In the present case, the Board erred in accepting the Superintendent’s recommendation that Violet Tooley’s contract not be renewed before she was given an opportunity to be heard. This was clearly contrary to our holding in Morgan v. Pizzino, 163 W. Va. 454, 256 S.E.2d 592 (1979), where we required the hearing to be held before the decision to terminate in order that the hearing would be meaningful. Moreover, W. Va. Code, 18A-2-6, plainly provides that the affected employee shall have the right of a hearing, if requested, before the Board before final action is taken by the Board upon the termination of such employment.

For the foregoing reasons, the judgment of the Circuit Court of Kanawha County is reversed and the decision of the State Superintendent of Schools requiring reemployment of Violet Tooley with backpay is reinstated.

Judgment reversed.

A continuing contract is available for all service and auxiliary personnel who have worked for the Board more than three years. W. Va. Code, 18A-2-7. As a secretary, Violet Tooley is within this statutory protection. W. Va. Code, 18A-1-1(f).

Violet Tooley was the only employee of the Board whose contract was not renewed at this time.

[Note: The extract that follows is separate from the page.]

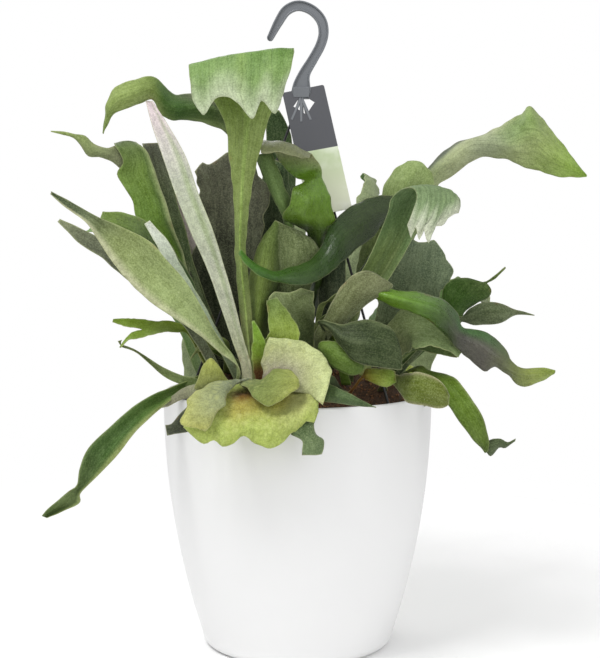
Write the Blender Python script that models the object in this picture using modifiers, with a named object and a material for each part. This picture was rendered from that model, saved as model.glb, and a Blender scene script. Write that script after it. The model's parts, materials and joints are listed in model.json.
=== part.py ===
# A staghorn fern in a white planter.
# The plant grows from one rhizome on the soil of a dark nursery pot, which stands in the planter.
# Three stiff wires rise from the nursery pot's lip to a hook, which carries a card.
# Metres, +Z up. The origin is the middle of the planter's flat foot.
# The plant faces -Y, which is the side it is looked at from.
import math

import bpy
import bmesh
from mathutils import Matrix, Vector
from mathutils.bvhtree import BVHTree

MM = 0.001
CM = 0.01
GAP = 0.3 * MM          # between pieces that rest on each other

# Planter
RIM_RADIUS = 110 * MM
PLANTER_HEIGHT = 210 * MM
PLANTER_TAPER = 34 * MM
PLANTER_CURVE = 2.1
PLANTER_WALL = 3 * MM
FOOT_ROUND = 9 * MM

# Nursery pot, soil and rhizome
POT_RADIUS = 96 * MM
POT_FOOT_RADIUS = 66 * MM
POT_TOP = 197 * MM
POT_WALL = 1.6 * MM
LIP_WIDTH = 3 * MM
LIP_DROP = 8 * MM
DRAIN_HOLES = 6
DRAIN_RADIUS = 5 * MM
SOIL_EDGE = 190 * MM
SOIL_DOME = 15 * MM
CROWN_HEIGHT = 27 * MM
CROWN_SPREAD = 16 * MM
RHIZOME_SKIN = 3 * MM
RHIZOME_RADIUS = 90 * MM
CROWNS = [(-3.0, -5.8), (-6.4, -2.6), (-3.2, -0.6), (2.3, -2.8), (7.0, -1.4), (-0.6, 3.6), (3.6, 5.0)]

# Hanger
HUB_LOW = 447 * MM
HUB_HIGH = 457 * MM
HUB_HALF = 8 * MM
HUB_FRONT = -5 * MM
HUB_BACK = 7 * MM
FINGER_LENGTH = 21 * MM
WIRE_RADIUS = 1.1 * MM
WIRE_SPREAD = 5 * MM
WIRE_START = 3 * MM     # behind the middle of the hook
HOOK_THICK = 6 * MM
HOOK_RECESS = 1.6 * MM
HOOK_FLANGE = 1.5 * MM
HOOK_PATH = [
    (0.3, 45.1, 0.75), (0.35, 45.9, 0.6), (0.6, 46.8, 0.45), (1.25, 47.9, 0.4), (1.85, 49.0, 0.4),
    (2.1, 50.0, 0.4), (1.9, 51.0, 0.4), (1.15, 51.8, 0.4), (0.1, 52.15, 0.4), (-0.85, 51.8, 0.4),
    (-1.5, 50.9, 0.38), (-2.2, 49.6, 0.28),
]
WIRE_FEET = {"wire_left": (-9.05, -3.3), "wire_right": (7.35, -6.2), "wire_back": (1.65, 9.45)}

# Card
TAG_WIDTH = 34 * MM
TAG_LENGTH = 106 * MM
TAG_THICK = 0.9 * MM
TAG_TOP = (0.45, -0.2, 45.5)
TAG_TURN = math.radians(-12)
TAG_LEAN = math.radians(17)
TAG_HOLE = 9 * MM

# Blades
BLADE = 0.9 * MM
SEAT = 0.7 * MM          # from the rhizome up to a stalk's lowest corner
STALK = 2.6 * MM
STALK_LENGTH = 50 * MM
ROW_STEP = 15 * MM
RAIL_STEP = 2 * MM
BEND_PULL = 1.2         # how far a strap's width turns towards the axis of its own bends
LIGHT_PULL = 25         # how fast a blade turns its upper side to where it looks, per metre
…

W. Va. Code, 18A-2-6, provides:

“After three years of acceptable employment, each auxiliary and service personnel who enters into a new contract of employment with the board shall be granted continuing contract status. The continuing contract of any such employee shall remain in full force and effect except as modified by mutual consent of the school board and the employee, unless and until terminated with written notice, stating cause or causes, to the employee, by a majority vote of the full membership of the board before the first day of April of the then current year, or by written resignation of the employee before that date. The affected employee shall have the right of a hearing before the board, if requested, before final action is taken by the board upon the termination of such employment.
“Those employees who have completed three years of acceptable employment as of the effective date of this legislation shall be granted continuing contract status.”